Want a sure job? Go to a polytechnic

You might call it the forgotten sector of education in Rwanda.  And you would be right. But not for much longer. It is now likely to be the cornerstone of Rwanda’s bid to build a middle income economy.The crucial role technical and vocational education and training (TVET) plays in economic development has now been recognised. TVET is now getting more attention than it has ever had.

Monday, April 25, 2011

You might call it the forgotten sector of education in Rwanda.  And you would be right. But not for much longer. It is now likely to be the cornerstone of Rwanda’s bid to build a middle income economy.

The crucial role technical and vocational education and training (TVET) plays in economic development has now been recognised. TVET is now getting more attention than it has ever had.

It started with the setting up of the Workforce Development Agency (WDA), a body charged with the initiating and implementing a skills development strategy.

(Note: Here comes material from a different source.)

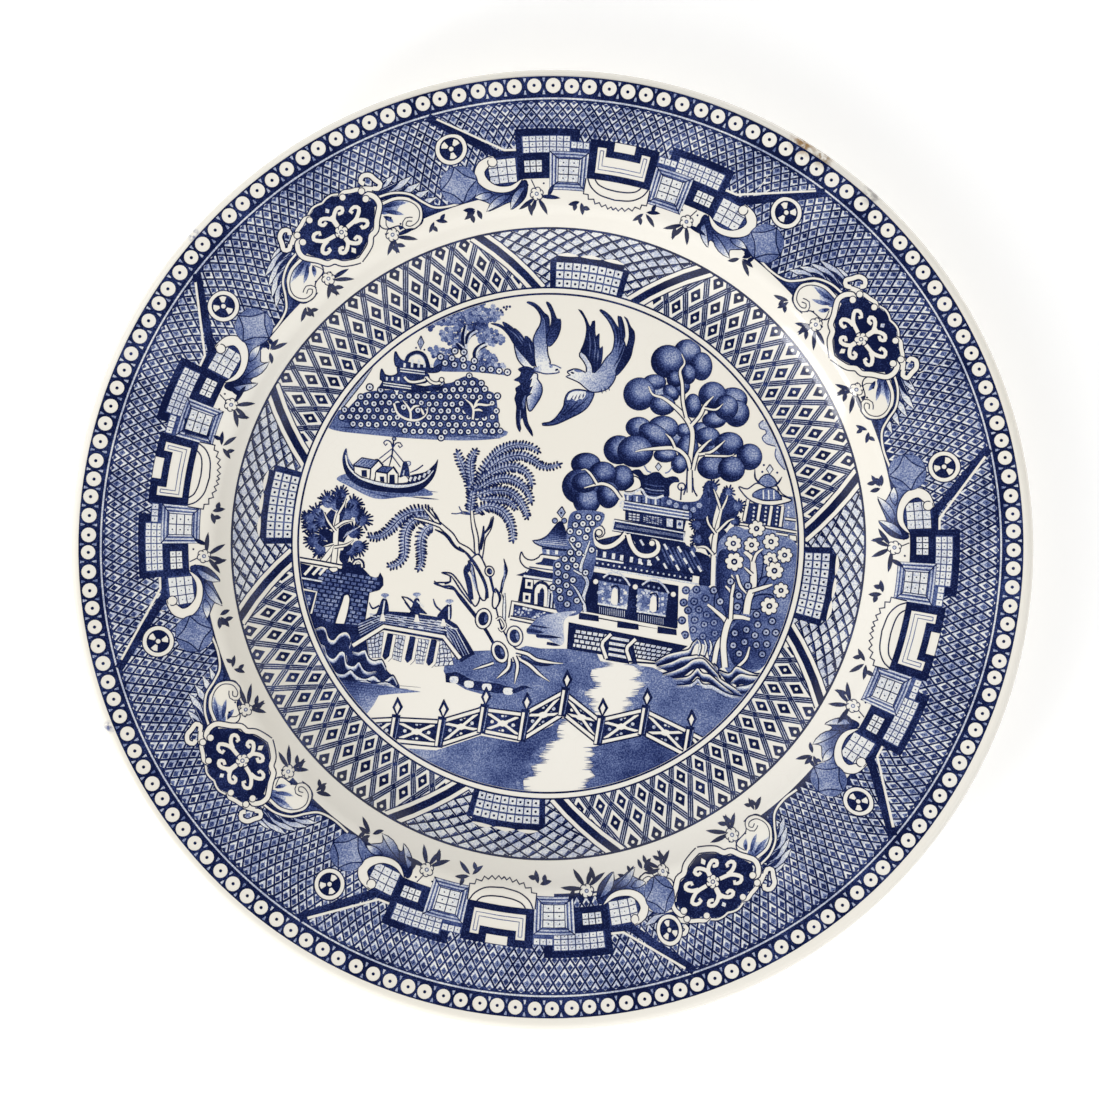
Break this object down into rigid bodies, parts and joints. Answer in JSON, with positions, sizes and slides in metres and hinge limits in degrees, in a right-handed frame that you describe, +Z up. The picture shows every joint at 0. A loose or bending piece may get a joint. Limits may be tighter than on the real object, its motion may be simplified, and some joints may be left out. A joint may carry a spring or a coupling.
{
  "type": "dinner plate",
  "caption": "Round earthenware dinner plate with a foot ring, a deep well, a gently rising rim and a blue transfer-printed face under clear glaze.",
  "frame": {"origin": "on the plate's axis, at the height of the surface that the foot ring stands on", "axes": "+Z up along the plate's axis; +Y towards the top of the printed scene, +X to the scene's right"},
  "size_m": [0.254, 0.254, 0.0233],
  "materials": {
    "biscuit": "fired unglazed earthenware, matt cream",
    "cobalt_print": "cobalt blue transfer print under the glaze",
    "glaze": "clear glossy glaze over a cream body, finely crazed"
  },
  "bodies": {
    "root": {"biscuit_body": "biscuit", "centre_scene_print": "cobalt_print", "well_border_print": "cobalt_print", "rim_border_print": "cobalt_print", "glaze_face_and_back": "glaze", "glaze_base": "glaze"}
  },
  "joints": []
}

This was followed by the setting up of training centres with support from such countries as South Korea which has had a successful skills development programme.

The latest stage in Rwanda’s rediscovery of the need to develop technical skills was the inauguration of the Kicukiro Technical Training Centre (KTTC) by President Paul Kagame on April 21, 2011. KTTC is one of three training centres housed at the Integrated Polytechnic Regional Centre in Kicukiro, one of several regional polytechnics in the country. The others are Kicukiro College of Technology and an Information Technology Centre.

The choice of this type of polytechnic education as the core of skills development in Rwanda is no accident.  It follows the realisation that there are inadequacies in the present educational set up.

For instance, we have been educating engineers, both locally and abroad, but these are ineffective without supporting technicians at lower and middle levels. We have the generals but no foot soldiers to carry out the campaign.

And the campaign, the government has said, is to build Small and Medium Enterprises (SMEs) as a development and poverty reduction strategy in the medium term. As the president said last Thursday, middle-level technicians trained in the polytechnics will be the ones to develop and service the SMEs.

Rwanda has other ambitious modernisation campaigns that require skilled people to carry them out. There is the improvement of agriculture through such measures as irrigation, professionalization, and crop intensification.

This obviously will annoy people like Ms An Ansomms who (for reasons other than efficiency) seek to glorify traditional peasant agriculture and condemn attempts at improving productivity and the general well-being of rural folk. Better Ansomms’ ire than a country mired in poverty.

Then, of course, there is the distribution of electricity across the country, provision of clean water to all citizens and development of other infrastructure – all of which depend on technical skills.

The choice of partners in polytechnic education is also telling. The training equipment in the centre the president inaugurated last week was provided by the Republic of Korea.

Indeed Korea is deeply involved in TVET in Rwanda. It is no secret that Rwanda has been looking to the Asian model for its own development.

Korea, Malaysia, Singapore, Taiwan, and even China and India have followed a more or less similar development path that has seen their countries transformed in the relatively short period of a few decades.

It is not the intention of this article to examine the various strategies the Asian countries adopted that led to their phenomenal transformation. But one of them was education.

They all developed their education system and trained a technological and industrial cadre in three stages.
They invested heavily in technical and vocational education to produce a skilled workforce for their nascent industries.

They did not train only operators and maintenance people but also technicians able to copy and fabricate various types of machinery.

At the same time, they built and developed their institutes of science and technology to world class status so that their graduates were able to design machinery needed in their factories to produce goods that could compete on the export market.

Thirdly, as they were doing these, they sent their brightest students to the best universities in Europe and America to acquire scientific and technological knowledge and skills that they used on their return to be innovative in various fields of technology.

Results of this approach to education and skills acquisition in Asia can be seen around the world. More significantly, they are evident in the GDP and per capita income of the different countries in the region.

It should come as no surprise therefore that Rwanda has chosen to learn from their experience and profit from their expertise in this area.

In the meantime, however, there is a serious obstacle – the attitude by many Rwandans to technical and vocational education.

Many consider it inferior to traditional academic education. Employment agencies, government include, have contributed to this perception by their insistence on university degrees in their hiring practices.

Because of the premium placed on academic qualifications, some students in our universities value the certificate they will get more than the knowledge they will gain.

Given the choice of getting a degree certificate without attending class, many would gladly opt for that.

There is one attraction going for TVET, though – jobs. At a time when university graduates in some disciplines are not sure whether they will get a job, TVET graduates are assured of one even before they leave school. They can even go one better – become their own employers and even hire others.